-- Provided material --

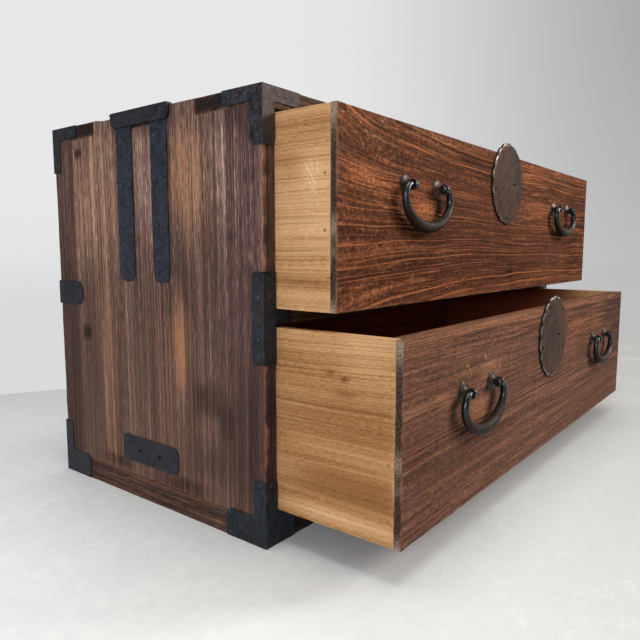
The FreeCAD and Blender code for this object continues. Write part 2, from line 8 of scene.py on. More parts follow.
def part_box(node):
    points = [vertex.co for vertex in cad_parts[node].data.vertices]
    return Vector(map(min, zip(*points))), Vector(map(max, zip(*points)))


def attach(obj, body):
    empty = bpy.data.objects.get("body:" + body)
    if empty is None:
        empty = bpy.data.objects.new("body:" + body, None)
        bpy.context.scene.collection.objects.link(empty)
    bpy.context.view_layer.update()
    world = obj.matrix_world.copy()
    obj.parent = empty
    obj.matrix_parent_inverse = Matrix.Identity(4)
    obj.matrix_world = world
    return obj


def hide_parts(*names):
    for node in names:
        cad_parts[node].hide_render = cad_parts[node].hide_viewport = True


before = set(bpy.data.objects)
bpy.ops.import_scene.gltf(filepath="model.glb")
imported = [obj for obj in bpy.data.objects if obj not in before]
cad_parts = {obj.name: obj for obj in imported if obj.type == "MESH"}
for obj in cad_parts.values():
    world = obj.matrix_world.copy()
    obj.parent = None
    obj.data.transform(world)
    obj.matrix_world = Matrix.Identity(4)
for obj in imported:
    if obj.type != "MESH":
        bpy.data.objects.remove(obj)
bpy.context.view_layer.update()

-- The problem --
Your task is to quote the listing above word for word.

-- Task response --
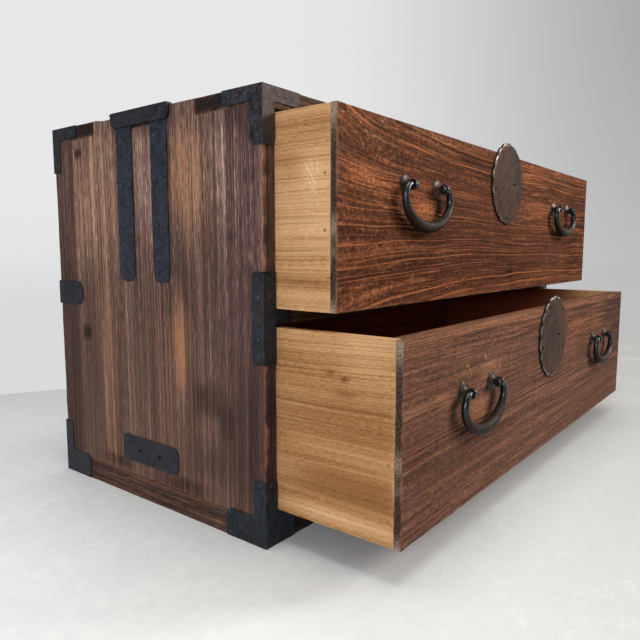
The FreeCAD and Blender code for this object continues. Write part 2, from line 8 of scene.py on. More parts follow.
def part_box(node):
    points = [vertex.co for vertex in cad_parts[node].data.vertices]
    return Vector(map(min, zip(*points))), Vector(map(max, zip(*points)))


def attach(obj, body):
    empty = bpy.data.objects.get("body:" + body)
    if empty is None:
        empty = bpy.data.objects.new("body:" + body, None)
        bpy.context.scene.collection.objects.link(empty)
    bpy.context.view_layer.update()
    world = obj.matrix_world.copy()
    obj.parent = empty
    obj.matrix_parent_inverse = Matrix.Identity(4)
    obj.matrix_world = world
    return obj


def hide_parts(*names):
    for node in names:
        cad_parts[node].hide_render = cad_parts[node].hide_viewport = True


before = set(bpy.data.objects)
bpy.ops.import_scene.gltf(filepath="model.glb")
imported = [obj for obj in bpy.data.objects if obj not in before]
cad_parts = {obj.name: obj for obj in imported if obj.type == "MESH"}
for obj in cad_parts.values():
    world = obj.matrix_world.copy()
    obj.parent = None
    obj.data.transform(world)
    obj.matrix_world = Matrix.Identity(4)
for obj in imported:
    if obj.type != "MESH":
        bpy.data.objects.remove(obj)
bpy.context.view_layer.update()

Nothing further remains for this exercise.